### Job
Print, without altering anything, the lines from the one that holds "cup_shell();" to the one that holds "if empty is", inclusive. No other lines belong in the output.

============

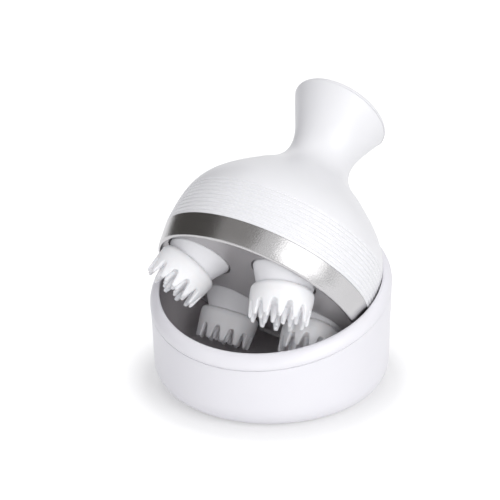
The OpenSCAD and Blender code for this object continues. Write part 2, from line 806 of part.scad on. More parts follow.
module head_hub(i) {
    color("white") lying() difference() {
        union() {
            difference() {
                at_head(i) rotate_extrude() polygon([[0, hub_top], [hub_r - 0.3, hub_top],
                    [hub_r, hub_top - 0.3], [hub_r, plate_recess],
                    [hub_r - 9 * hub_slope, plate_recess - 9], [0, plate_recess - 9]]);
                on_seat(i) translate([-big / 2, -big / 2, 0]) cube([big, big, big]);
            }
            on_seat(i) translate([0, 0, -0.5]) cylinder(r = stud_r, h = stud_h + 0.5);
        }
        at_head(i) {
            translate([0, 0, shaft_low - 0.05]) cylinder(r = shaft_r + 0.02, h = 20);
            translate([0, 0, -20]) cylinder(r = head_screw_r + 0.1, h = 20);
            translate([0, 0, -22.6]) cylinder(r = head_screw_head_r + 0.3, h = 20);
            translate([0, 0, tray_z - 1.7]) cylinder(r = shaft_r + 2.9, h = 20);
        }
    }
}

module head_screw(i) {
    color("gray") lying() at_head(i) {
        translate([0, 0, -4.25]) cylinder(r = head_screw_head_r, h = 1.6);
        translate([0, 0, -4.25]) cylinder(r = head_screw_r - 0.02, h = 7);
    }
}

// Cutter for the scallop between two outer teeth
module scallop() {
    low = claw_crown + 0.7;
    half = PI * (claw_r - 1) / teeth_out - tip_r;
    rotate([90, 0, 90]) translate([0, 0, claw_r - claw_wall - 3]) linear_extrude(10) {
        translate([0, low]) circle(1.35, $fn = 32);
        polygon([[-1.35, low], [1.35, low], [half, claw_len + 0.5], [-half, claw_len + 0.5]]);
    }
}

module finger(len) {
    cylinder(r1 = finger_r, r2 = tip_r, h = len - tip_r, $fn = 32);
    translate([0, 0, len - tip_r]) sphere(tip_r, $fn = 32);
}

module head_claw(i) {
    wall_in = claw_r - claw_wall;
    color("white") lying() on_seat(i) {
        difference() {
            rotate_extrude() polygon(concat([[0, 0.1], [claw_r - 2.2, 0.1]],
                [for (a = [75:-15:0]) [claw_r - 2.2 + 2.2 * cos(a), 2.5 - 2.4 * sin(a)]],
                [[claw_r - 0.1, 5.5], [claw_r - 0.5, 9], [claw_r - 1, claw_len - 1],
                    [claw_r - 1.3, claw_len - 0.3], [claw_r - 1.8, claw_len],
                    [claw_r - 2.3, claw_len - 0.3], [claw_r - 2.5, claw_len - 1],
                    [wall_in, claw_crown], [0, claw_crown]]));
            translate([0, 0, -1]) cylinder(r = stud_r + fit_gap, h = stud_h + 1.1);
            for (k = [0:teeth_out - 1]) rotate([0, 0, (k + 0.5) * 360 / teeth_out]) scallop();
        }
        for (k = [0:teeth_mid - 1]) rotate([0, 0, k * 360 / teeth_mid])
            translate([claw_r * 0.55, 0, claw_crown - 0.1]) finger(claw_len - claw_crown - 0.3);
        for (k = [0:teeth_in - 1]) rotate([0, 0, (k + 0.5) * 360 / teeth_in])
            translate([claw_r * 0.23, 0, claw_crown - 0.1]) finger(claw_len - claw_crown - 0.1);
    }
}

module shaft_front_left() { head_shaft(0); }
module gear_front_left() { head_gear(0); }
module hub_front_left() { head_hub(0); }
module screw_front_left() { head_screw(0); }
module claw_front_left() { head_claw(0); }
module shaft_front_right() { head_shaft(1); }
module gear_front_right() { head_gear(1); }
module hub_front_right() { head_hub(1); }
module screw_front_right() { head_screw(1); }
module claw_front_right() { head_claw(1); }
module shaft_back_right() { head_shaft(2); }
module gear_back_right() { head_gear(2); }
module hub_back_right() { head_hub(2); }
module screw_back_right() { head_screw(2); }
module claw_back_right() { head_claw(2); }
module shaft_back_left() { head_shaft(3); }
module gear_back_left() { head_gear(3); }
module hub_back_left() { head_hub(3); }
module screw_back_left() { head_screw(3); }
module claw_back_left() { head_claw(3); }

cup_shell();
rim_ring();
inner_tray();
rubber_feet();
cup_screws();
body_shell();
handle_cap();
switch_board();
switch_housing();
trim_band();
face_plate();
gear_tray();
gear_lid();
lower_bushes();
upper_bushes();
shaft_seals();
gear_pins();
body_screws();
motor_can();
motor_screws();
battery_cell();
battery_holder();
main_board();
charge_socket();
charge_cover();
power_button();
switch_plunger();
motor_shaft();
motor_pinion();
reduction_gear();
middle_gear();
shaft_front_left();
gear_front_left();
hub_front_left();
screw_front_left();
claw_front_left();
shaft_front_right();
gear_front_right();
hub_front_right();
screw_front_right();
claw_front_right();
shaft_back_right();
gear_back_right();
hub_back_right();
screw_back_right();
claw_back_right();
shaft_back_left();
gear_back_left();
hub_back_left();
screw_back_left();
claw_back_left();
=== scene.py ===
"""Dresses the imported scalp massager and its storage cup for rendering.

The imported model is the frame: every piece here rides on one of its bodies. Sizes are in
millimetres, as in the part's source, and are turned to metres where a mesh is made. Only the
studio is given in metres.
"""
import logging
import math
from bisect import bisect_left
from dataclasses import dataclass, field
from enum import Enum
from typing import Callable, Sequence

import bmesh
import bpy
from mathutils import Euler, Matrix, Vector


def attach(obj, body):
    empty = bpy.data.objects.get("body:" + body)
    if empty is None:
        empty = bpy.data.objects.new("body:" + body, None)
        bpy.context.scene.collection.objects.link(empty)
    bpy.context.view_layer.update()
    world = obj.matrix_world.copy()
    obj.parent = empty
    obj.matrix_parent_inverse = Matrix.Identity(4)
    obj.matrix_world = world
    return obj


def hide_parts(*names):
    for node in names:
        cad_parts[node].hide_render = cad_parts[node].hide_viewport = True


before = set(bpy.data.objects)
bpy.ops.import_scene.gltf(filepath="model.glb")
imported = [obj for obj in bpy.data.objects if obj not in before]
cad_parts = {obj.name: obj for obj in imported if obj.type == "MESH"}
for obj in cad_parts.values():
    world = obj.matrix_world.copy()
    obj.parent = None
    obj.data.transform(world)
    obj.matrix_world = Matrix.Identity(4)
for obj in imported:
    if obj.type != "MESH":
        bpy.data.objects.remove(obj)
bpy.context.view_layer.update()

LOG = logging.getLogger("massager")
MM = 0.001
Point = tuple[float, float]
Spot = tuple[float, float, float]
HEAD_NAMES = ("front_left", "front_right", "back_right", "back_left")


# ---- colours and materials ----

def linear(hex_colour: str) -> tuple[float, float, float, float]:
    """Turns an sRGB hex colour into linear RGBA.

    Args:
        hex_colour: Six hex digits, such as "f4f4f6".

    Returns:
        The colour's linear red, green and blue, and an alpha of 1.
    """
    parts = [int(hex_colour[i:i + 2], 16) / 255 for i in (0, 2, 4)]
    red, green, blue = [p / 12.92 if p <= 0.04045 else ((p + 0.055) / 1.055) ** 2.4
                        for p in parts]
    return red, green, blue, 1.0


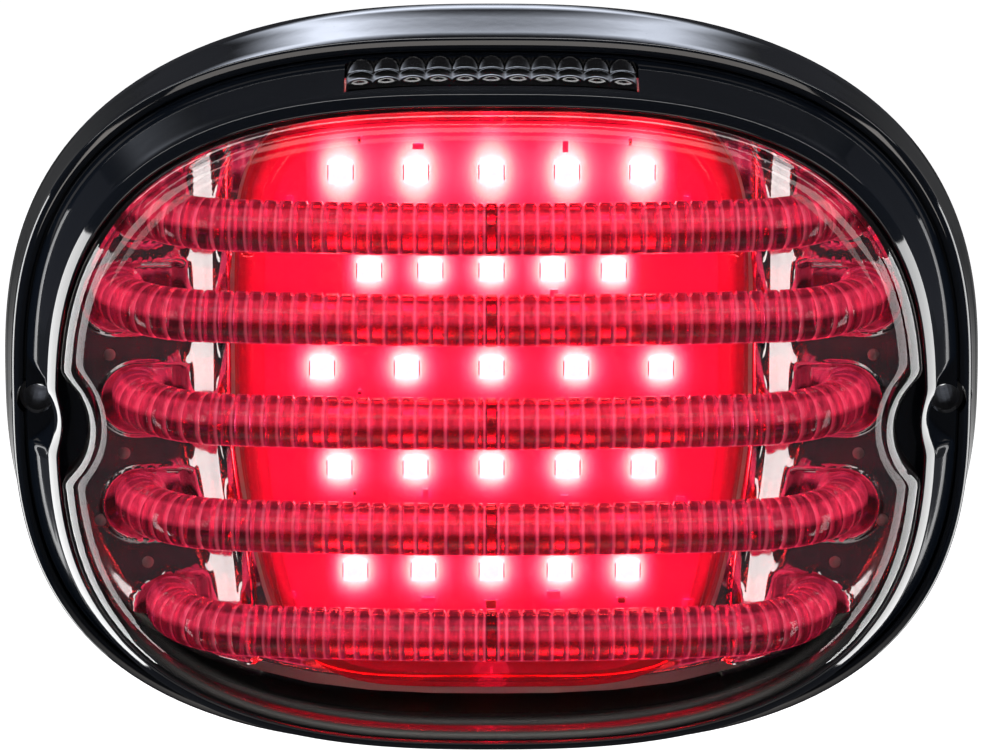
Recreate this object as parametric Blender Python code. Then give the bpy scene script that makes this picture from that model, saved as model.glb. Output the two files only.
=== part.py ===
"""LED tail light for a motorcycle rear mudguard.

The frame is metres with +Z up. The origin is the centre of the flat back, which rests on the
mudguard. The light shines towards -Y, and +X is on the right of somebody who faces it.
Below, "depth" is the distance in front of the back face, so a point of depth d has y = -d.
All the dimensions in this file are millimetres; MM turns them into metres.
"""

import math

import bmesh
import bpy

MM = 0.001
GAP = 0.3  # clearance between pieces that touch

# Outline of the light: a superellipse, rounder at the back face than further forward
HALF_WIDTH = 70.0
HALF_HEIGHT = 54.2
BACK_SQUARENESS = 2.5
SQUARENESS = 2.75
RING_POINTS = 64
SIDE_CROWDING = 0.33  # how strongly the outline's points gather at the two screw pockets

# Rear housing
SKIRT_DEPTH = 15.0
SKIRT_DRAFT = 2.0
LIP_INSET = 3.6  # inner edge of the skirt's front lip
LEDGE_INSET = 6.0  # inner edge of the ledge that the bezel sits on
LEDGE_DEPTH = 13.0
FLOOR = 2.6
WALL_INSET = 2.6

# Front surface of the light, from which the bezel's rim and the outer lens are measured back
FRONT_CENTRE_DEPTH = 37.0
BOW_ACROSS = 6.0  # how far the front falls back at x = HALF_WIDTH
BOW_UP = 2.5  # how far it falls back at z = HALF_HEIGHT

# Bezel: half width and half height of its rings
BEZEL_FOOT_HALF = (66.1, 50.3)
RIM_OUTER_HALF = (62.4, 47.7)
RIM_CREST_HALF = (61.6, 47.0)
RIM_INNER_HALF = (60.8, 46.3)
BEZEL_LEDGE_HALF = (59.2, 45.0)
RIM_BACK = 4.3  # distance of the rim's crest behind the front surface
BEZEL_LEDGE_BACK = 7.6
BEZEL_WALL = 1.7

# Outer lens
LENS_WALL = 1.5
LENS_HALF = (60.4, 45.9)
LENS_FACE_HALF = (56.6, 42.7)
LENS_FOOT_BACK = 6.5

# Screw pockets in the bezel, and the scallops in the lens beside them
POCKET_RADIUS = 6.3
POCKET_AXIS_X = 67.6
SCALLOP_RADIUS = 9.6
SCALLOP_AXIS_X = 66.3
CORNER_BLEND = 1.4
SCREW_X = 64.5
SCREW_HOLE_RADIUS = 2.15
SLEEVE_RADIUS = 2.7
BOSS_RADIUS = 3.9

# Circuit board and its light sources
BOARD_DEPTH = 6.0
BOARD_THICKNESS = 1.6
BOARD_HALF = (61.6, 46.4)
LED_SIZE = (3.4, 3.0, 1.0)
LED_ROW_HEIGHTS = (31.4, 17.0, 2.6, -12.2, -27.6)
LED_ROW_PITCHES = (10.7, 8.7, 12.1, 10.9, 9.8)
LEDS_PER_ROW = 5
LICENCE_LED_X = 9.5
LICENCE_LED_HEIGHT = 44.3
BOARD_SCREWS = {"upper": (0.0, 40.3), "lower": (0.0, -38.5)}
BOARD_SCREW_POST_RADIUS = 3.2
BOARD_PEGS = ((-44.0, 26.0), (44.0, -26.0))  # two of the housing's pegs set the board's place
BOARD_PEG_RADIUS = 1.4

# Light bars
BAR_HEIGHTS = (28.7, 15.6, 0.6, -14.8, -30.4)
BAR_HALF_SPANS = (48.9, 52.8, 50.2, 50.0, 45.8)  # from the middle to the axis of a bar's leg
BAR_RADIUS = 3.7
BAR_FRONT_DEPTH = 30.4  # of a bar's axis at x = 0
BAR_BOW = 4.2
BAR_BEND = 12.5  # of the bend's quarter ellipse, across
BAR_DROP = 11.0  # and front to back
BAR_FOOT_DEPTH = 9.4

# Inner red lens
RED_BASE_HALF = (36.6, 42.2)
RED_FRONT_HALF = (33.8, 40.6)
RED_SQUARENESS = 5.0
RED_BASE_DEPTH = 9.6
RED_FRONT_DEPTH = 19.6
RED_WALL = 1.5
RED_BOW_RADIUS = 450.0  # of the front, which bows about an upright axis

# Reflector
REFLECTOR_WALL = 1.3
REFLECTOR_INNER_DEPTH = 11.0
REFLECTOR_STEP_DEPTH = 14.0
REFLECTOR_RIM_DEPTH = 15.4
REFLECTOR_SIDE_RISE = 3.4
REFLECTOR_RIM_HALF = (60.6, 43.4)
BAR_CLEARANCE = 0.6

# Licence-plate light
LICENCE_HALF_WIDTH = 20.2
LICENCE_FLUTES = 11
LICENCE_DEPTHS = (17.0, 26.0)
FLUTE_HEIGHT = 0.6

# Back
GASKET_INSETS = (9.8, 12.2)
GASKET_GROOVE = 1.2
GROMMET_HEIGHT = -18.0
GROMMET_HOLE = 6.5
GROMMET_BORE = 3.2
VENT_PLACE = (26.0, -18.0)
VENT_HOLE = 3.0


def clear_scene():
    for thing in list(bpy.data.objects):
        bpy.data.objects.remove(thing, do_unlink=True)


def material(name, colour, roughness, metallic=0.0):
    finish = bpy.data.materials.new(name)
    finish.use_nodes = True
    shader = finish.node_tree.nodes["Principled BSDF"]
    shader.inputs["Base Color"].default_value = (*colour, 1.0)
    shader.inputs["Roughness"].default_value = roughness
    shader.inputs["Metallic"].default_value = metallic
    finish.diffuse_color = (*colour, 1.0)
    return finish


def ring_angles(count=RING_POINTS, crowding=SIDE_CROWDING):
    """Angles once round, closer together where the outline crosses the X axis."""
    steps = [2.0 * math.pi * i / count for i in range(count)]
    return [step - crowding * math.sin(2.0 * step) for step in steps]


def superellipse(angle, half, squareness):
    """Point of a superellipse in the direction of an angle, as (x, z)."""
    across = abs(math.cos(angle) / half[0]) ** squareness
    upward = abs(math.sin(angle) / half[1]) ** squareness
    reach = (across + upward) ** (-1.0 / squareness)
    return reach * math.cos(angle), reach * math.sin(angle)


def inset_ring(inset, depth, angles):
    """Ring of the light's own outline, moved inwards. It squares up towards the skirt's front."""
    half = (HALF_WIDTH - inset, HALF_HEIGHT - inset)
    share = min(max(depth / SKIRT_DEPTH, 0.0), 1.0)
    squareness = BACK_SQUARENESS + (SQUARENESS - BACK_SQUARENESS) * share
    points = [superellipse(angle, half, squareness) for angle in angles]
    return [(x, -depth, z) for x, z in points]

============

### Task output
cup_shell();
rim_ring();
inner_tray();
rubber_feet();
cup_screws();
body_shell();
handle_cap();
switch_board();
switch_housing();
trim_band();
face_plate();
gear_tray();
gear_lid();
lower_bushes();
upper_bushes();
shaft_seals();
gear_pins();
body_screws();
motor_can();
motor_screws();
battery_cell();
battery_holder();
main_board();
charge_socket();
charge_cover();
power_button();
switch_plunger();
motor_shaft();
motor_pinion();
reduction_gear();
middle_gear();
shaft_front_left();
gear_front_left();
hub_front_left();
screw_front_left();
claw_front_left();
shaft_front_right();
gear_front_right();
hub_front_right();
screw_front_right();
claw_front_right();
shaft_back_right();
gear_back_right();
hub_back_right();
screw_back_right();
claw_back_right();
shaft_back_left();
gear_back_left();
hub_back_left();
screw_back_left();
claw_back_left();
=== scene.py ===
"""Dresses the imported scalp massager and its storage cup for rendering.

The imported model is the frame: every piece here rides on one of its bodies. Sizes are in
millimetres, as in the part's source, and are turned to metres where a mesh is made. Only the
studio is given in metres.
"""
import logging
import math
from bisect import bisect_left
from dataclasses import dataclass, field
from enum import Enum
from typing import Callable, Sequence

import bmesh
import bpy
from mathutils import Euler, Matrix, Vector


def attach(obj, body):
    empty = bpy.data.objects.get("body:" + body)
    if empty is None:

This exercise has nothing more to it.